By Maurice Barnfather
Updated: Wednesday, August 20 2008 09:08:AM
|
|
For the past few years its has been hard to ignore America’s crumbling infrastructure, from the devastating breach of New Orleans’s levees after Hurricane Katrina to the collapse of a big bridge in Minneapolis last summer. In 2005 the American Society of Civil Engineers estimated that $1.6 trillion was needed over five years to bring just the existing infrastructure into good repair. This does not account for future needs. By 2020 freight volumes are projected to be 70% greater than in 1998. By 2050 America’s population is expected to reach 420 million, 50% more than in 2000. Much of this growth will take place in metropolitan areas, where infrastructure is already run down.
Now the good people of Jefferson County, Alabama, will this November vote on a $3.2 billion bill for a new sewer system that threatens to push Jefferson into the largest municipal bankruptcy ever, beating easily the Orange County, California default of 1994. Jefferson’s predicament sums up the growing crisis in U.S. local finance. Investing in new pipes to clean up its rivers, the county turned to Wall Street for innovative financing. Unusually, it was all done at variable rates, about two-thirds through auction rate securities (ARS), all hedged with interest rate swaps. But with ARS about as popular as raw sewage, Jefferson’s costs have soared.
Simply raising customer charges is problematic. Standard & Poor’s reckons most households in Birmingham – the state’s largest city, in Jefferson County – already pay a high 4% of median income in water fees. Meanwhile, Jefferson relies on vulnerable property and sales taxes for 30% of public revenue, so options are limited.

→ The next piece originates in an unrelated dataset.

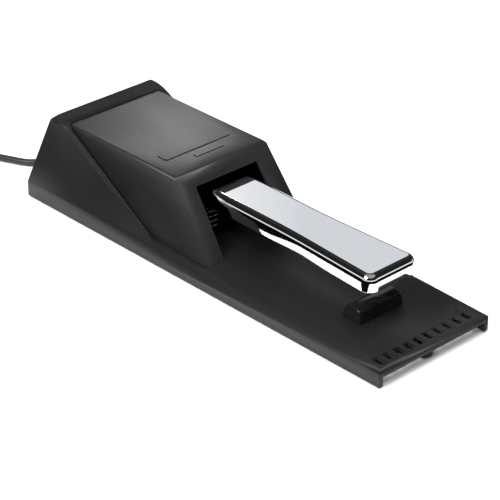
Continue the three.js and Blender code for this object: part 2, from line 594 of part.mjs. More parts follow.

No wonder politicians have batted the issue to the people, in effect asking them if they want to pay more or have the county declare bankruptcy. Alarmingly, the head of Alabama’s state pension plan is urging voters to choose the latter. Higher taxes are never popular and most voters will probably be unaware that despite bankruptcy, Orange County had to pay its bondholders eventually, and suffered spending cutbacks and higher taxes for years. Messy litigation would almost certainly ensue. Wall Street, already paying for the ARS debacle, should also be worried: stories of city-dwellers having their water cut off due, in part, to derivatives bets gone wrong will not play well.
Jefferson’s crisis serves to re-emphasize one of the biggest challenges faced by politicians: the spreading economic impact on Main Street of America’s credit binge.